Attorney Wayne Munroe, who represents three gaming operators, said yesterday that discussions are ongoing.

On Tuesday, Bethel said if the government and gaming house operators don’t reach an agreement by the end of the week, they would have to fight it out in court.

Munroe said that is “unreasonable”.

He said the attorney general’s office has asked to meet with him and attorney Alfred Sears, who represents Island Luck CEO Sebas Bastian, either today or tomorrow.

Munroe said he will be unable to meet today and noted that Sears is scheduled to leave the country tomorrow.

“If they have this magic cut off of this week then it would appear that we… will unlikely be able to resolve matters,” Munroe said.

“I don’t think that is the correct way to go about things.”

When asked if the parties have made any headway since August, Munroe said, “We write them. We request discussions.

“They have not to this day agreed to sit and talk to us.”
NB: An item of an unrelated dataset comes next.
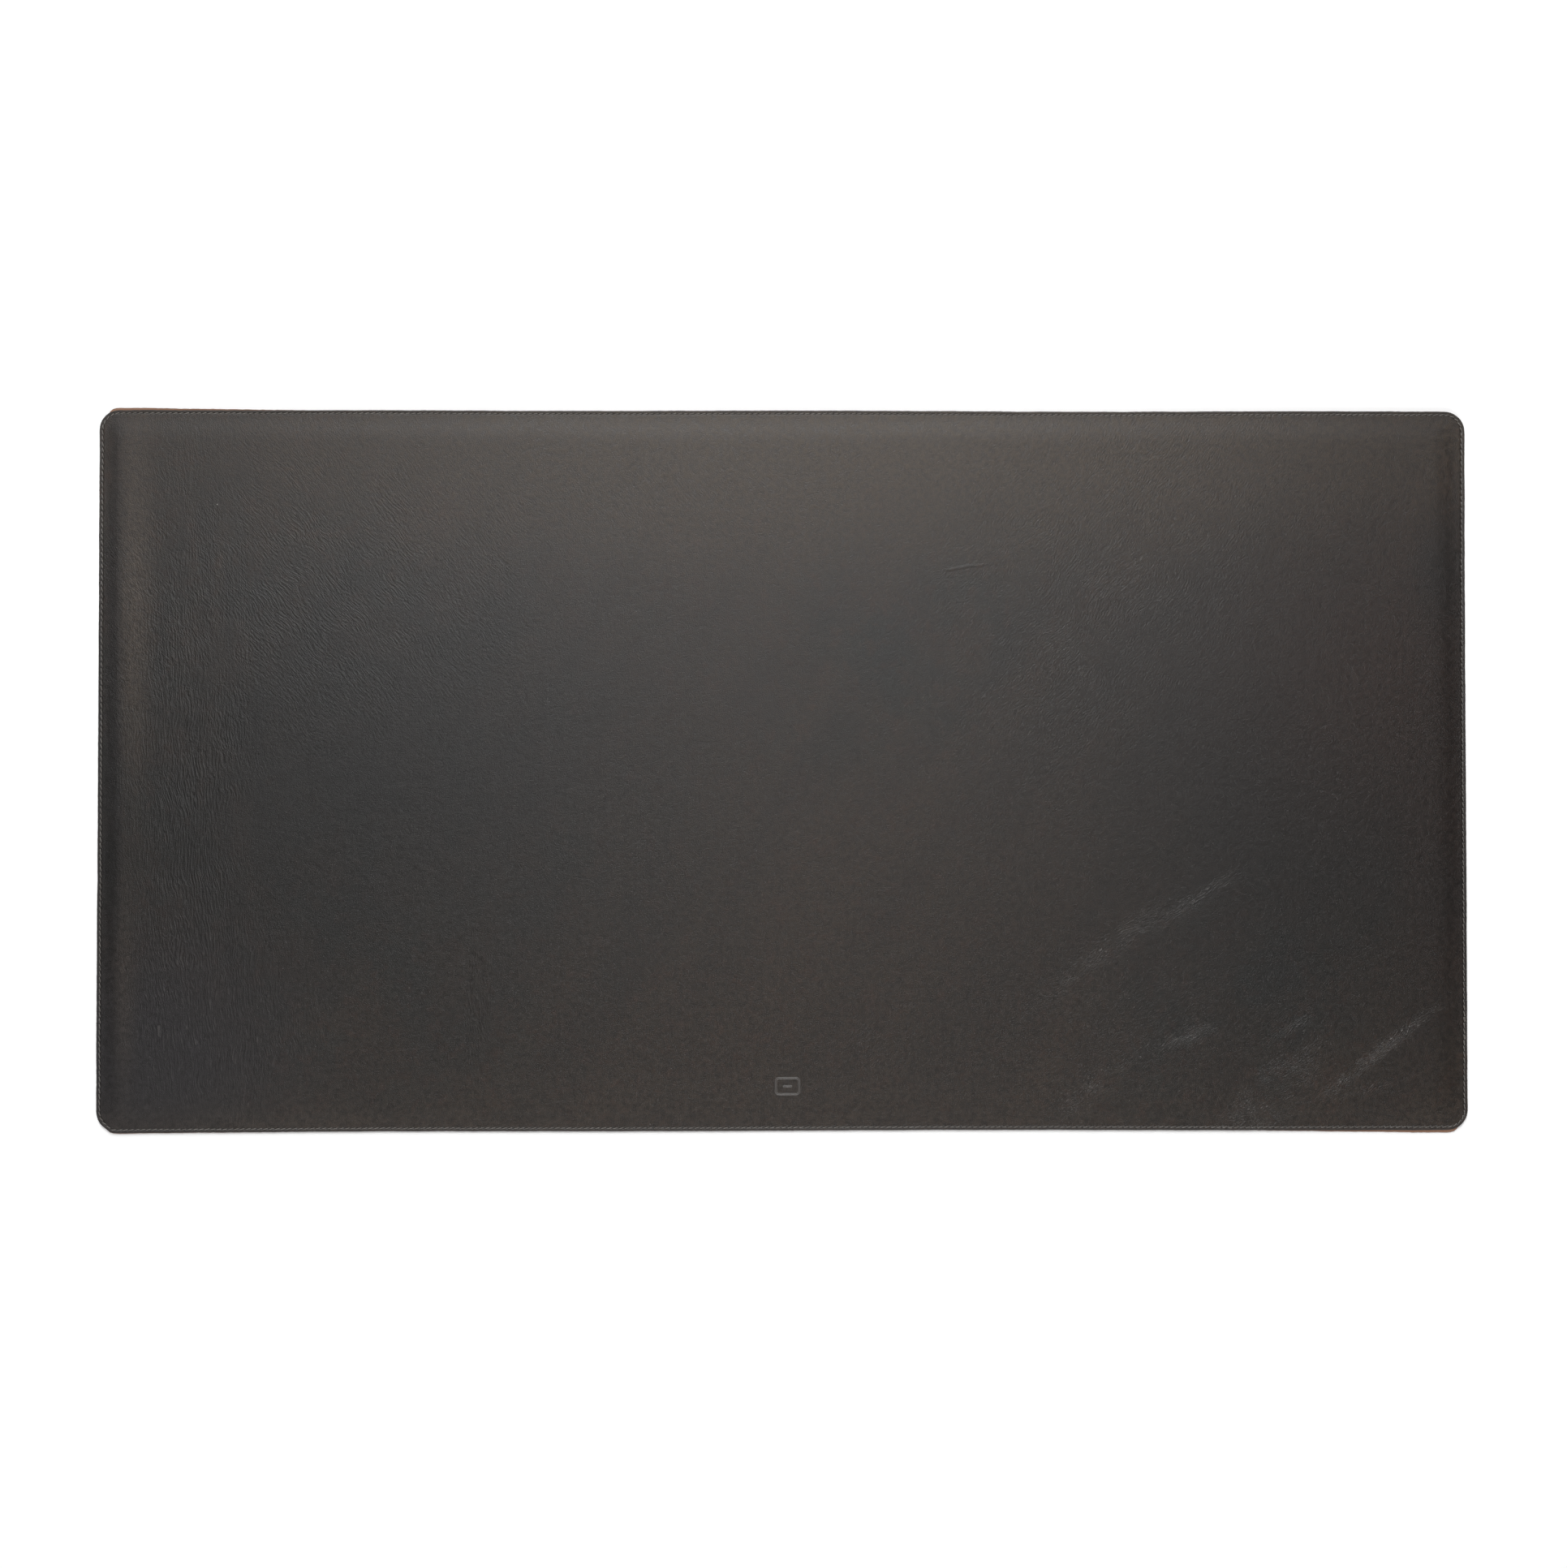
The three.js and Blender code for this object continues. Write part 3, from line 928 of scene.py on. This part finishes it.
def make_board():
    shader = Shader("bonded_board")
    chips = shader.cells(0.0016, shader.warped(shader.place, 0.003, 0.002), edges=False)
    tone = shader.blend(shader.span(chips, 0.1, 0.8), rgb(0.23, 0.14, 0.085), rgb(0.13, 0.08, 0.05))
    height = shader.math("MULTIPLY", shader.noise(0.0008, 4, 0.6), 60e-6)
    return shader.finish(tone, shader.span(chips, 0.1, 0.8, 0.8, 0.92), height)


def make_thread():
    shader = Shader("waxed_thread")
    fluff = shader.noise(0.0002, 3, 0.6)
    drift = shader.noise(0.02, 2, 0.5)
    light, dark = rgb(0.180, 0.167, 0.152), rgb(0.128, 0.116, 0.104)
    tone = shader.blend(shader.span(drift, 0.3, 0.7), light, dark)
    tone = shader.blend(shader.span(fluff, 0.35, 0.65, 0.35, 0.0), tone, rgb(0.08, 0.07, 0.06))
    height = shader.math("MULTIPLY", fluff, 25e-6)
    return shader.finish(tone, shader.span(fluff, 0.3, 0.7, 0.38, 0.55), height, Sheen_Weight=0.1)


def make_ground():
    shader = Shader("pale_ground")
    cloud = shader.noise(0.8, 2, 0.5)
    tone = shader.blend(cloud, rgb(0.95, 0.95, 0.95), rgb(0.97, 0.97, 0.97))
    height = shader.math("MULTIPLY", shader.noise(0.002, 2, 0.5), 4e-6)
    return shader.finish(tone, shader.span(cloud, 0.0, 1.0, 0.85, 0.9), height, Specular_IOR_Level=0.1)


# ---------------------------------------------------------------- camera, lights and floor


def make_camera():
    """Looks almost straight down on the mat, from 1.5 m and a little to its front and its left."""
    camera = bpy.data.objects.new("camera", bpy.data.cameras.new("camera"))
    camera.data.lens = 50
    camera.data.sensor_width = 36
    distance = 1.5105
    lean_front, lean_left = math.radians(0.87), math.radians(0.55)
    target = Vector((-0.3 * MM, -9.86 * MM, FIELD_TOP))
    back = Vector((-math.sin(lean_left), -math.sin(lean_front), 1)).normalized()
    right = Vector((0, 1, 0)).cross(back).normalized()
    camera.location = target + back * distance
    camera.rotation_euler = Matrix((right, back.cross(right), back)).transposed().to_euler()
    bpy.context.scene.collection.objects.link(camera)
    bpy.context.scene.camera = camera


def area_light(name, place, target, size_x, size_y, power):
    light = bpy.data.lights.new(name, "AREA")
    light.shape = "RECTANGLE"
    light.size, light.size_y = size_x, size_y
    light.energy = power
    obj = bpy.data.objects.new(name, light)
    obj.location = place
    obj.rotation_euler = (Vector(target) - Vector(place)).to_track_quat("-Z", "Y").to_euler()
    bpy.context.scene.collection.objects.link(obj)


def make_lights():
    area_light("key", (-0.12, 1.25, 2.0), (0, 0, 0), 0.9, 0.9, 39)
    area_light("back", (0.0, 3.6, 2.2), (0, 0, 0), 3.0, 1.4, 60)
    area_light("ceiling", (0.08, 0.0, 3.0), (0.08, 0, 0), 0.9, 3.0, 9)
    area_light("front", (0.0, -3.4, 1.7), (0, -0.3, 0), 3.4, 1.2, 99)
    bpy.context.scene.view_settings.view_transform = "Standard"


def make_world():
    """A white room with a dark ceiling, so that the leather doesn't turn grey from above."""
    world = bpy.data.worlds.new("studio")
    world.use_nodes = True
    nodes, links = world.node_tree.nodes, world.node_tree.links
    coordinates = nodes.new("ShaderNodeTexCoord")
    height = nodes.new("ShaderNodeSeparateXYZ")
    links.new(coordinates.outputs["Generated"], height.inputs[0])
    fade = nodes.new("ShaderNodeMapRange")
    fade.interpolation_type = "SMOOTHSTEP"
    links.new(height.outputs["Z"], fade.inputs["Value"])
    ends = {"From Min": 0.10, "From Max": 0.45, "To Min": 1.0, "To Max": 0.05}
    for name, number in ends.items():
        fade.inputs[name].default_value = number
    background = nodes["Background"]
    background.inputs["Color"].default_value = (1, 1, 1, 1)
    links.new(fade.outputs["Result"], background.inputs["Strength"])
    bpy.context.scene.world = world


def make_floor():
    radius, sides = 1.5, 96
    angles = np.arange(sides) * 2 * math.pi / sides
    rim = np.column_stack([np.cos(angles), np.sin(angles), np.zeros(sides)]) * radius
    mesh = bpy.data.meshes.new("floor")
    mesh.from_pydata(rim.tolist(), [], [list(range(sides))])
    mesh.materials.append(make_ground())
    floor = bpy.data.objects.new("floor", mesh)
    floor.location.z = -0.05 * MM
    bpy.context.scene.collection.objects.link(floor)


# ---------------------------------------------------------------- the mat

make_camera()
make_lights()
make_world()
make_floor()

tan_face = make_tan("tan_suede", rgb(0.31, 0.175, 0.112), rgb(0.26, 0.14, 0.085))
tan_edge = make_tan("tan_cut_edge", rgb(0.16, 0.085, 0.052), rgb(0.10, 0.052, 0.032))
thread = make_thread()

pieces = [
    (make_top_leather([make_leather(), make_dyed_edge()]), "top_leather", "top_leather"),
    (make_core_board(make_board()), "core_board", "core_board"),
    (make_backing([tan_face, tan_edge]), "backing_leather", "backing_leather"),
    (make_needle_thread(thread), "needle_thread", "thread"),
    (make_bobbin_thread(thread), "bobbin_thread", "thread"),
]
for piece, node, slot in pieces:
    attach(piece, "root")
    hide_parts(node)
As noted earlier, the government announced a sliding scale tax on gaming house revenues.

The previous gaming tax was 11 percent of gaming house revenues.

The government also announced that it would tax gaming patrons through a five percent stamp tax applied on deposits and any non-online games or digital sales.

The patron tax was delayed several times.

Web shop operators have labeled the taxes discriminatory, unfair and wrong.

Gaming operators said the increase in taxes would cause them to lay off employees and shut down locations.